Task requirements – Write out all of the data without omission, exactly as shown.

Dataset content –
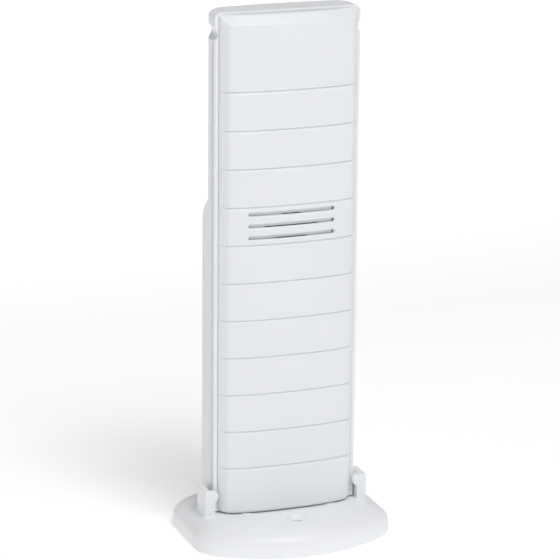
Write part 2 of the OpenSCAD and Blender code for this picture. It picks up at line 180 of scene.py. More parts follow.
def roughen(tree, source, strength, shader):
    """A fine surface texture, a hundredth of a millimetre deep."""
    bump = tree.nodes.new("ShaderNodeBump")
    bump.inputs["Strength"].default_value = strength
    bump.inputs["Distance"].default_value = 0.01 * mm
    tree.links.new(source, bump.inputs["Height"])
    tree.links.new(bump.outputs["Normal"], shader.inputs["Normal"])


def satin_abs(name, tint):
    """Satin moulded ABS: faint flow mottling, a fine spark-eroded grain and uneven gloss."""
    material, tree, shader, place = fresh_paint(name)
    shader.inputs["IOR"].default_value = 1.46
    shader.inputs["Specular IOR Level"].default_value = 0.4
    shader.inputs["Subsurface Weight"].default_value = 0.12
    shader.inputs["Subsurface Radius"].default_value = (0.0012, 0.0011, 0.001)
    shader.inputs["Subsurface Scale"].default_value = 0.6
    cloud = speckle(tree, place, 55, 3)
    spread(tree, cloud, [c * 0.985 for c in tint], tint, shader.inputs["Base Color"])
    spread(tree, speckle(tree, place, 160, 4), (0.32,) * 3, (0.42,) * 3, shader.inputs["Roughness"])
    roughen(tree, speckle(tree, place, 4200, 2), 0.3, shader)
    return material


def finish(piece, name, body, material, nodes=(), crease=32):
    """Names a piece, shades it, gives it its material and hangs it on its body."""
    piece.name = name
    piece.data.name = name
    if not any(piece.data.materials):
        piece.data.materials.clear()
        piece.data.materials.append(material)
    piece.data.shade_smooth()
    piece.data.set_sharp_from_angle(angle=math.radians(crease))
    weighted = piece.modifiers.new("even shading", "WEIGHTED_NORMAL")
    weighted.keep_sharp = True
    weighted.weight = 80
    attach(piece, body)
    if nodes:
        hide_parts(*nodes)
    return piece


foot_rings = [foot_outline(0, 0.35), foot_outline(0.12, 0.12), foot_outline(0.4, 0)]
for step in range(19):
    a = math.radians(5 * step)
    foot_rings.append(foot_outline(edge_h + (foot_top - edge_h) * math.sin(a),
                                   0.08 + shoulder_w * (1 - math.cos(a))))
foot = moulding("foot", foot_rings)
carve(foot, moulding("hollow", [foot_outline(-1, skin + 0.2), foot_outline(edge_h - 0.6, skin + 0.2),
                                foot_outline(foot_top - skin, skin + shoulder_w - 1)]))
rib_low, rib_high = 0.6, foot_top - skin / 2
for x in (-15, -5.5, 5.5, 15):
    reach = 17.6 - 0.14 * abs(x)
    weld(foot, block(x - 0.5, x + 0.5, -reach, reach, rib_low, rib_high))
for y in (-6, 6):
    weld(foot, block(-21.6, 21.6, y - 0.5, y + 0.5, rib_low, rib_high))


def ear(side):
    """An upright with a small fillet at its root, and a lead-in slope on the inner side of its top."""
    fillet, ease, root = 1.1, 0.28, foot_top - 0.6
    heights = [root - 0.3] + [root + fillet * t for t in (0, 0.06, 0.14, 0.24, 0.36, 0.5, 0.66, 0.83, 1)]
    heights += [ear_top - ear_slope, ear_top - ear_slope * 0.5, ear_top - ease]
    heights += [ear_top - ease * 0.5, ear_top - ease * 0.13, ear_top]
    rings = []
    for z in heights:
        up = min(1, max(0, (z - root) / fillet))
        flare = fillet * (1 - math.sqrt(1 - (1 - up) ** 2))
        over = max(0, z - (ear_top - ease)) / ease
        top_in = ease * (1 - math.sqrt(1 - over * over))
        inner = ear_x + max(0, z - (ear_top - ear_slope)) + top_in * 0.5
        outer = ear_x + ear_t + flare - top_in
        y0, y1 = ear_front - 0.4 * flare + top_in, ear_back + flare - top_in
        r = 0.35
        flat = (arc(outer - r, y0 + r, r, 270, 360, 4) + arc(outer - r, y1 - r, r, 0, 90, 4)
                + [(inner, y1), (inner, y0)])
        rings.append([(side * x, y, z) for x, y in flat])
    return moulding("ear", rings)


for side in (-1, 1):
    weld(foot, ear(side))
    nose = [(nose_r - 0.35, ear_front), (nose_r - 0.1, ear_front + 0.1),
            (nose_r, ear_front + 0.35), (nose_r, -2.8)]
    weld(foot, turned(nose, (side * nose_x, 0, nose_z), "Y"))
    boss = [(4.2, 2.0), (4.2, foot_top - skin / 2)]
    weld(foot, turned(boss, (0, side * screw_y, 0)))
    weld(foot, block(side * 11.3 - 1.2, side * 11.3 + 1.2, -8, -2, foot_top - 0.5, foot_top + 0.2, 0.15))
weld(foot, block(-6, 6, 1.5, 5.5, foot_top - 1, 10.5, 0.3))
for side in (-1, 1):
    hole = [(screw_hole_r, -1), (screw_hole_r, foot_top - 1.3), (screw_hole_r + 1.2, foot_top - 0.12),
            (screw_hole_r + 1.4, foot_top), (screw_hole_r + 2.6, foot_top + 0.3)]
    carve(foot, turned(hole, (0, side * screw_y, 0)))
# Painted light: the foot is the same white ABS as the case, but its tint is made lighter to stand in for
# the light it catches.
foot_white_painted_light = satin_abs("foot_satin_abs_painted_light", (0.885, 0.899, 0.918))
finish(foot, "foot_moulding", "foot", foot_white_painted_light, ["stand"])

# ---- Rear case -------------------------------------------------------------------------------
# The back half of the case, moulded in white ABS with 1.5 mm walls. Its lower part bulges out
# round the two cells, and its flat head holds the circuit board. Two screws draw it to the front.

case_w, case_low, case_top = 38.2, 7.4, 135.7
wall = 1.5
seam_y = -1.2
head_back, head_r, head_r_y, head_bow_r = 7.2, 5.0, 1.6, 170.0
bulge_back, bulge_r, bulge_r_y = 14.3, 9.2, 5.1
slope_low, slope_high = 81.5, 87.7
rim_r, low_corner_r = 1.8, 0.5
bay_low, bay_high, bay_floor = 12.4, 71.6, 1.2
cell_x, cell_y, cell_r = 7.9, 5.2, 7.25
door_w, door_low, door_high = 30.4, 14.6, 69.6
rim_y = -2.5
notch_z, notch_deep, notch_half, notch_lean = 130.45, 0.85, 1.6, 0.123
case_screw_at = [(-9.8, 129.6), (9.8, 129.6)]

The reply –
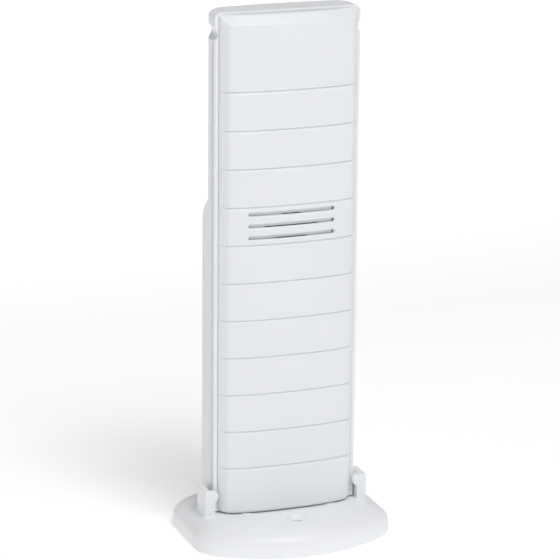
Write part 2 of the OpenSCAD and Blender code for this picture. It picks up at line 180 of scene.py. More parts follow.
def roughen(tree, source, strength, shader):
    """A fine surface texture, a hundredth of a millimetre deep."""
    bump = tree.nodes.new("ShaderNodeBump")
    bump.inputs["Strength"].default_value = strength
    bump.inputs["Distance"].default_value = 0.01 * mm
    tree.links.new(source, bump.inputs["Height"])
    tree.links.new(bump.outputs["Normal"], shader.inputs["Normal"])


def satin_abs(name, tint):
    """Satin moulded ABS: faint flow mottling, a fine spark-eroded grain and uneven gloss."""
    material, tree, shader, place = fresh_paint(name)
    shader.inputs["IOR"].default_value = 1.46
    shader.inputs["Specular IOR Level"].default_value = 0.4
    shader.inputs["Subsurface Weight"].default_value = 0.12
    shader.inputs["Subsurface Radius"].default_value = (0.0012, 0.0011, 0.001)
    shader.inputs["Subsurface Scale"].default_value = 0.6
    cloud = speckle(tree, place, 55, 3)
    spread(tree, cloud, [c * 0.985 for c in tint], tint, shader.inputs["Base Color"])
    spread(tree, speckle(tree, place, 160, 4), (0.32,) * 3, (0.42,) * 3, shader.inputs["Roughness"])
    roughen(tree, speckle(tree, place, 4200, 2), 0.3, shader)
    return material


def finish(piece, name, body, material, nodes=(), crease=32):
    """Names a piece, shades it, gives it its material and hangs it on its body."""
    piece.name = name
    piece.data.name = name
    if not any(piece.data.materials):
        piece.data.materials.clear()
        piece.data.materials.append(material)
    piece.data.shade_smooth()
    piece.data.set_sharp_from_angle(angle=math.radians(crease))
    weighted = piece.modifiers.new("even shading", "WEIGHTED_NORMAL")
    weighted.keep_sharp = True
    weighted.weight = 80
    attach(piece, body)
    if nodes:
        hide_parts(*nodes)
    return piece


foot_rings = [foot_outline(0, 0.35), foot_outline(0.12, 0.12), foot_outline(0.4, 0)]
for step in range(19):
    a = math.radians(5 * step)
    foot_rings.append(foot_outline(edge_h + (foot_top - edge_h) * math.sin(a),
                                   0.08 + shoulder_w * (1 - math.cos(a))))
foot = moulding("foot", foot_rings)
carve(foot, moulding("hollow", [foot_outline(-1, skin + 0.2), foot_outline(edge_h - 0.6, skin + 0.2),
                                foot_outline(foot_top - skin, skin + shoulder_w - 1)]))
rib_low, rib_high = 0.6, foot_top - skin / 2
for x in (-15, -5.5, 5.5, 15):
    reach = 17.6 - 0.14 * abs(x)
    weld(foot, block(x - 0.5, x + 0.5, -reach, reach, rib_low, rib_high))
for y in (-6, 6):
    weld(foot, block(-21.6, 21.6, y - 0.5, y + 0.5, rib_low, rib_high))


def ear(side):
    """An upright with a small fillet at its root, and a lead-in slope on the inner side of its top."""
    fillet, ease, root = 1.1, 0.28, foot_top - 0.6
    heights = [root - 0.3] + [root + fillet * t for t in (0, 0.06, 0.14, 0.24, 0.36, 0.5, 0.66, 0.83, 1)]
    heights += [ear_top - ear_slope, ear_top - ear_slope * 0.5, ear_top - ease]
    heights += [ear_top - ease * 0.5, ear_top - ease * 0.13, ear_top]
    rings = []
    for z in heights:
        up = min(1, max(0, (z - root) / fillet))
        flare = fillet * (1 - math.sqrt(1 - (1 - up) ** 2))
        over = max(0, z - (ear_top - ease)) / ease
        top_in = ease * (1 - math.sqrt(1 - over * over))
        inner = ear_x + max(0, z - (ear_top - ear_slope)) + top_in * 0.5
        outer = ear_x + ear_t + flare - top_in
        y0, y1 = ear_front - 0.4 * flare + top_in, ear_back + flare - top_in
        r = 0.35
        flat = (arc(outer - r, y0 + r, r, 270, 360, 4) + arc(outer - r, y1 - r, r, 0, 90, 4)
                + [(inner, y1), (inner, y0)])
        rings.append([(side * x, y, z) for x, y in flat])
    return moulding("ear", rings)


for side in (-1, 1):
    weld(foot, ear(side))
    nose = [(nose_r - 0.35, ear_front), (nose_r - 0.1, ear_front + 0.1),
            (nose_r, ear_front + 0.35), (nose_r, -2.8)]
    weld(foot, turned(nose, (side * nose_x, 0, nose_z), "Y"))
    boss = [(4.2, 2.0), (4.2, foot_top - skin / 2)]
    weld(foot, turned(boss, (0, side * screw_y, 0)))
    weld(foot, block(side * 11.3 - 1.2, side * 11.3 + 1.2, -8, -2, foot_top - 0.5, foot_top + 0.2, 0.15))
weld(foot, block(-6, 6, 1.5, 5.5, foot_top - 1, 10.5, 0.3))
for side in (-1, 1):
    hole = [(screw_hole_r, -1), (screw_hole_r, foot_top - 1.3), (screw_hole_r + 1.2, foot_top - 0.12),
            (screw_hole_r + 1.4, foot_top), (screw_hole_r + 2.6, foot_top + 0.3)]
    carve(foot, turned(hole, (0, side * screw_y, 0)))
# Painted light: the foot is the same white ABS as the case, but its tint is made lighter to stand in for
# the light it catches.
foot_white_painted_light = satin_abs("foot_satin_abs_painted_light", (0.885, 0.899, 0.918))
finish(foot, "foot_moulding", "foot", foot_white_painted_light, ["stand"])

# ---- Rear case -------------------------------------------------------------------------------
# The back half of the case, moulded in white ABS with 1.5 mm walls. Its lower part bulges out
# round the two cells, and its flat head holds the circuit board. Two screws draw it to the front.

case_w, case_low, case_top = 38.2, 7.4, 135.7
wall = 1.5
seam_y = -1.2
head_back, head_r, head_r_y, head_bow_r = 7.2, 5.0, 1.6, 170.0
bulge_back, bulge_r, bulge_r_y = 14.3, 9.2, 5.1
slope_low, slope_high = 81.5, 87.7
rim_r, low_corner_r = 1.8, 0.5
bay_low, bay_high, bay_floor = 12.4, 71.6, 1.2
cell_x, cell_y, cell_r = 7.9, 5.2, 7.25
door_w, door_low, door_high = 30.4, 14.6, 69.6
rim_y = -2.5
notch_z, notch_deep, notch_half, notch_lean = 130.45, 0.85, 1.6, 0.123
case_screw_at = [(-9.8, 129.6), (9.8, 129.6)]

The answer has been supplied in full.